Começou por cuidar do pai e depois da mãe, com quem vivia. Teve acompanhamento psicológico ainda antes da sua morte.
Corpo do artigo
Todo o chão em que assentava o mundo de João Alberto Silva começou a ruir em 2013. Acabado de entrar na casa dos 40, sabia que os pais, com quem partilhava o apartamento de habitação social, no bairro da Conceição, em Guimarães, não eram novos. Mas nada o preparava para ficar sem eles, em menos de uma década. Durante este período, além de ter de encaixar o desgaste emocional da perda, teve de lidar com a questão prática de ser o cuidador dos pais. "Foi um período terrível: além de perder o meu pai e minha mãe, naquela altura o meu irmão divorciou-se e tive uma prima que se suicidou", relembra.

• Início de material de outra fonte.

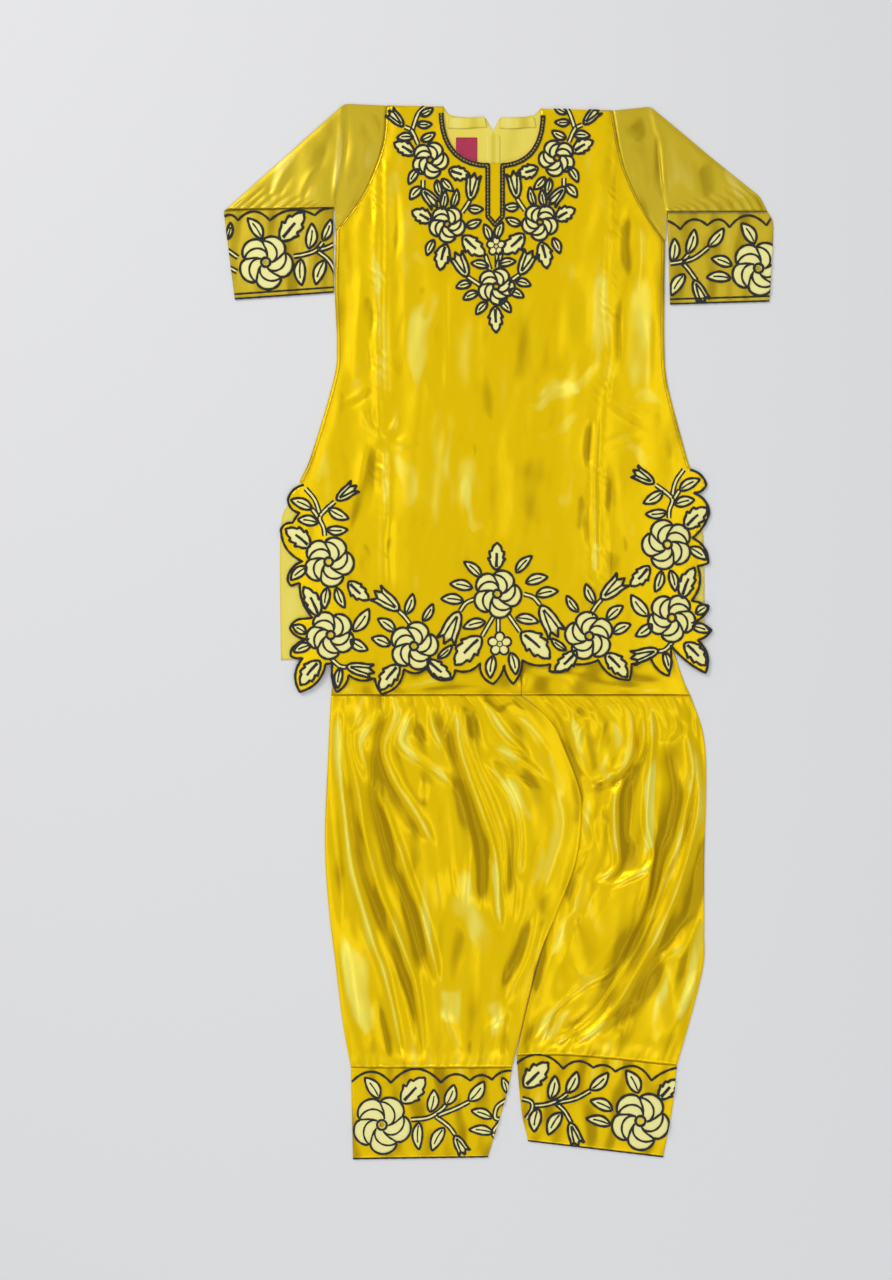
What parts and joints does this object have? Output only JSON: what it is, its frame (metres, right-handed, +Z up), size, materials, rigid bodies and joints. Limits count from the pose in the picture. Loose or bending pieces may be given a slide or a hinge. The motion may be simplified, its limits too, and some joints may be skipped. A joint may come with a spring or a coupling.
{
  "type": "salwar kameez suit",
  "caption": "Salwar kameez suit laid flat: golden satin tunic with floral cord embroidery and cutwork hem, over pleated trousers with embroidered ankle cuffs.",
  "frame": {"origin": "on the surface that the suit lies on, under the middle of its lay", "axes": "+Z up from the surface to the front of the suit, +Y towards the shoulders, +X to the right as seen from above with the shoulders away from the viewer"},
  "size_m": [0.8233, 1.5796, 0.0098],
  "materials": {
    "satin": "satin sheen",
    "satin_reverse": "dull side of the satin",
    "braid": "black and old gold flat braid",
    "embroidery_thread": "cream thread with a black cord outline",
    "label": "plain"
  },
  "bodies": {
    "root": {"ankle_cuff_left": "satin", "ankle_cuff_right": "satin", "ankle_flower_left": "embroidery_thread", "ankle_flower_right": "embroidery_thread", "back_opening_stand": "satin_reverse", "cuff_flower_left": "embroidery_thread", "cuff_flower_right": "embroidery_thread", "hem_flower_bud": "embroidery_thread", "hem_flower_centre": "embroidery_thread", "hem_flower_left_1": "embroidery_thread", "hem_flower_left_2": "embroidery_thread", "hem_flower_left_3": "embroidery_thread", "hem_flower_right_1": "embroidery_thread", "hem_flower_right_2": "embroidery_thread", "hem_flower_right_3": "embroidery_thread", "kameez_back": "satin", "kameez_front": "satin", "leg_left": "satin", "leg_right": "satin", "neck_braid": "braid", "neck_facing_left": "satin_reverse", "neck_facing_right": "satin_reverse", "neck_flower_bud": "embroidery_thread", "neck_flower_centre": "embroidery_thread", "neck_flower_left_1": "embroidery_thread", "neck_flower_left_2": "embroidery_thread", "neck_flower_right_1": "embroidery_thread", "neck_flower_right_2": "embroidery_thread", "neck_label": "label", "salwar_belt": "satin", "sleeve_cuff_left": "satin", "sleeve_cuff_right": "satin", "sleeve_left": "satin", "sleeve_right": "satin"}
  },
  "joints": []
}
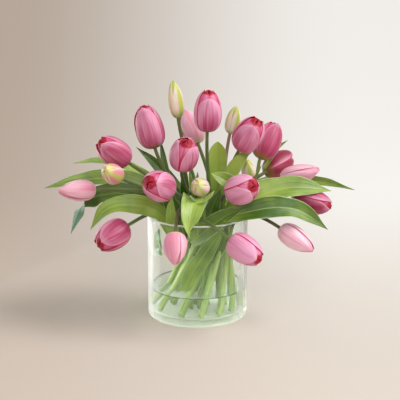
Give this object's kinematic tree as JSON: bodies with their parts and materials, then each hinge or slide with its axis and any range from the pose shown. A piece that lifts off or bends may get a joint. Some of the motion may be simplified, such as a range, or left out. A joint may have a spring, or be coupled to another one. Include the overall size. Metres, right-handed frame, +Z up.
{
  "type": "tulips in a glass vase",
  "caption": "Hand-tied bunch of pink tulips with buds and leaves, standing in water in a clear glass cylinder vase.",
  "frame": {"origin": "centre of the vase's flat underside", "axes": "+Z up; -Y towards the viewer; +X to the viewer's right, the bunch's widest way"},
  "size_m": [0.4648, 0.2351, 0.3543],
  "materials": {
    "glass": "polished",
    "water": "polished",
    "petal": "satin",
    "pale_petal": "satin",
    "green_bud": "satin",
    "stem": "satin",
    "leaf": "satin"
  },
  "bodies": {
    "root": {"vase": "glass", "water": "water", "bloom_01": "green_bud", "bloom_02": "petal", "bloom_03": "petal", "bloom_04": "petal", "bloom_05": "green_bud", "bloom_06": "petal", "bloom_07": "petal", "bloom_08": "petal", "bloom_09": "petal", "bloom_10": "pale_petal", "bloom_11": "petal", "bloom_12": "pale_petal", "bloom_13": "petal", "bloom_14": "pale_petal", "bloom_15": "petal", "bloom_16": "pale_petal", "bloom_17": "green_bud", "bloom_18": "petal", "bloom_19": "petal", "bloom_20": "green_bud", "bloom_21": "petal", "bloom_22": "green_bud", "stem_01": "stem", "stem_02": "stem", "stem_03": "stem", "stem_04": "stem", "stem_05": "stem", "stem_06": "stem", "stem_07": "stem", "stem_08": "stem", "stem_09": "stem", "stem_10": "stem", "stem_11": "stem", "stem_12": "stem", "stem_13": "stem", "stem_14": "stem", "stem_15": "stem", "stem_16": "stem", "stem_17": "stem", "stem_18": "stem", "stem_19": "stem", "stem_20": "stem", "stem_21": "stem", "stem_22": "stem", "leaf_left_long": "leaf", "leaf_left_dark": "leaf", "leaf_left_twist": "leaf", "leaf_left_small": "leaf", "leaf_front_fold": "leaf", "leaf_behind_narrow": "leaf", "leaf_centre_dark": "leaf", "leaf_centre_broad": "leaf", "leaf_centre_slant": "leaf", "leaf_right_big": "leaf", "leaf_right_low": "leaf", "leaf_right_thin": "leaf", "leaf_in_vase_front": "leaf", "leaf_in_vase_left": "leaf"}
  },
  "joints": []
}
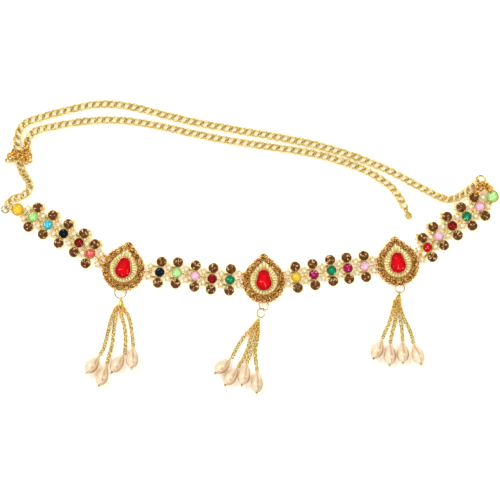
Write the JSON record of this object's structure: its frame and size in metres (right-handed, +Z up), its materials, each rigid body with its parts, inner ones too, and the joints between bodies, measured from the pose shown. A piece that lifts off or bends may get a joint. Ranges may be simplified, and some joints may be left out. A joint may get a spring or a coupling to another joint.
{
  "type": "waist chain",
  "caption": "Flat-laid waist chain: a belt of cast stone settings with pear medallions and pearl tassels, closed by a curb chain with a free adjusting tail.",
  "frame": {"origin": "middle of the outline of the laid out chain, on the surface it lies on", "axes": "+X to the wearer's left as the front is seen, +Y towards the back chain, +Z up from the surface, out of the front"},
  "size_m": [0.3314, 0.1962, 0.0087],
  "materials": {
    "gold": "polished yellow gold plate",
    "topaz": "faceted brown glass",
    "yellow": "faceted glass",
    "light_green": "faceted glass",
    "turquoise": "faceted glass",
    "navy": "faceted glass",
    "maroon": "faceted glass",
    "coral": "faceted glass",
    "pink": "faceted glass",
    "dark_red": "faceted glass",
    "green": "faceted glass",
    "magenta": "faceted glass",
    "red": "faceted glass",
    "pearl": "peach pearl coating"
  },
  "bodies": {
    "root": {"waist_chain": "gold", "tail_chain": "gold", "chain_end_tag": "gold", "left_end_ring": "gold", "right_end_ring": "gold", "left_end_setting": "gold", "right_end_setting": "gold", "left_end_stone": "yellow", "right_end_stone": "light_green", "settings_left": "gold", "settings_inner_left": "gold", "settings_inner_right": "gold", "settings_right": "gold", "topaz_left": "topaz", "topaz_inner_left": "topaz", "topaz_inner_right": "topaz", "topaz_right": "topaz", "stone_01": "light_green", "stone_02": "turquoise", "stone_03": "navy", "stone_04": "maroon", "stone_05": "coral", "stone_06": "navy", "stone_07": "light_green", "stone_08": "pink", "stone_09": "dark_red", "stone_10": "green", "stone_11": "yellow", "stone_12": "magenta", "stone_13": "green", "stone_14": "magenta", "stone_15": "pink", "stone_16": "red", "stone_17": "pink", "stone_18": "dark_red", "stone_19": "green", "stone_20": "pink", "medallion_left": "gold", "medallion_centre": "gold", "medallion_right": "gold", "red_stone_left": "red", "red_stone_centre": "red", "red_stone_right": "red", "tassel_rings_left": "gold", "tassel_rings_centre": "gold", "tassel_rings_right": "gold", "tassel_cap_left": "gold", "tassel_cap_centre": "gold", "tassel_cap_right": "gold", "tassel_strands_left": "gold", "tassel_strands_centre": "gold", "tassel_strands_right": "gold", "pearls_left": "pearl", "pearls_centre": "pearl", "pearls_right": "pearl", "head_pins_left": "gold", "head_pins_centre": "gold", "head_pins_right": "gold"}
  },
  "joints": []
}
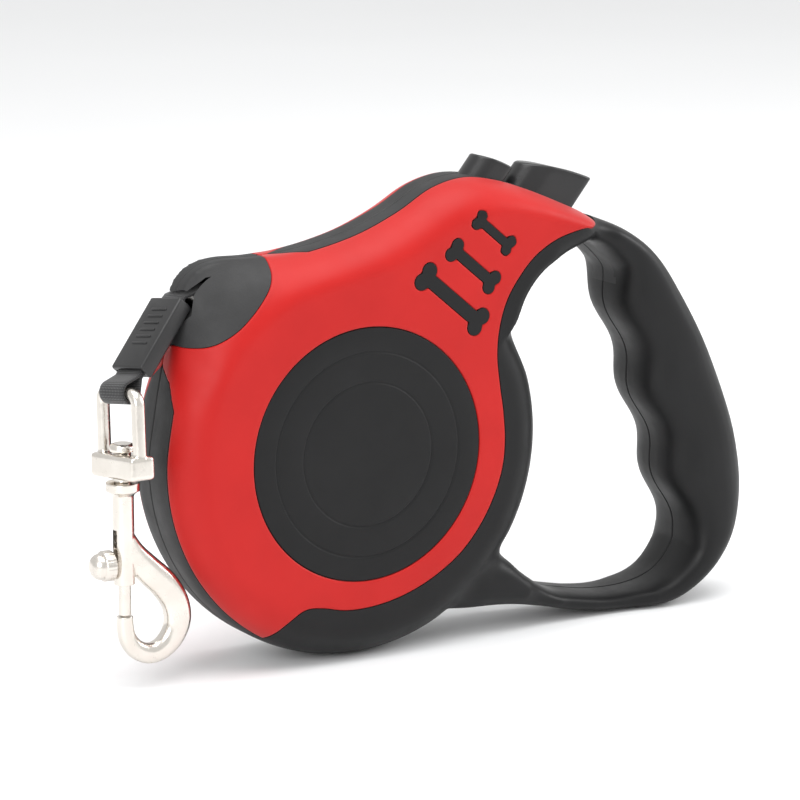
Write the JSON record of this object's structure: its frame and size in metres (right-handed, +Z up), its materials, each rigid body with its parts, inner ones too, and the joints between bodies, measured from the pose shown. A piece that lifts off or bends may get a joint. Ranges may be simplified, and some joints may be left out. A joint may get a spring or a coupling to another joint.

A sucessão de más notícias começou por uns exames de rotina em que se descobriu que o pai tinha cancro no estômago. Nos primeiros tempos, começou por fazer tratamento e havia alguma esperança de que o problema se podia resolver. "A situação complicou-se depois da cirurgia, em que os médicos descobriram aquilo que não gostávamos de saber".
A condição do pai era pior do que se esperava: o cancro tinha metástases. "A partir desse momento foi uma queda brutal". Com a mãe idosa, João tornou-se no cuidador de um doente terminal. "Às vezes, quando as noites eram complicadas, dizia-lhe: "descanse um bocadinho, senão a gente também não dorme"", recorda. Com a morte do progenitor, mãe e filho ampararam-se mutuamente. Passaram a ser só os dois em casa. João tem dois irmãos, um está na Suíça e o outro, por aqueles dias, estava em França.
Menos de três anos passados, o azar voltou a bater-lhes à porta. A mãe andava cansada, tinha dificuldade em subir escadas. Foi ao médico e descobriu que tinha um cancro nos pulmões.
"Ela nunca fumou, calhou-lhe", queixa-se. "No caso do meu pai foi mais fácil, passaram-se quase dois anos desde que soubemos, houve tempo para nos prepararmos. O caso da minha mãe foi fulminante, durou poucos meses". A relação entre mãe e filho, que já era próxima, estreitou-se com os cuidados constantes. "Ser bombeiro e motorista de ambulâncias ajudou-me com muita coisa que tive de fazer", conta.
A Equipa de Cuidados Paliativos Continuados do Hospital Senhora da Oliveira conheceu João no período em que a mãe estava acamada e já em estado terminal. À partida, João não era o alvo dos cuidados, mas passou a estar referenciado como uma pessoa com fatores de risco para desenvolver um luto complicado.
"Era um cuidador que tinha enfrentado a perda de duas pessoas muito próximas, com as quais vivia, num espaço de tempo muito curto", esclarece Gerly Macedo, psicóloga, responsável pela consulta de luto do HSOG.
A intervenção pelos psicólogos dos cuidados paliativos começou ainda antes da morte da mãe. "Estas situações são altamente exigentes para os cuidadores que têm de aprender muito depressa. As pessoas tornam-se autonegligentes, não identificam os seus próprios sinais de sofrimento", explica a psicóloga.
"A morte deve ser preparada e cuidada como a chegada de uma nova vida", defende Gerly Macedo. É essa preparação que os psicólogos dos cuidados paliativos fazem. João admite que foi muito importante ter alguém que o ouvisse numa primeira fase. Depois da morte da mãe, já na consulta hospitalar de grupo, "percebi que não estava sozinho naquele sofrimento e isso ajudou a acalmar a dor".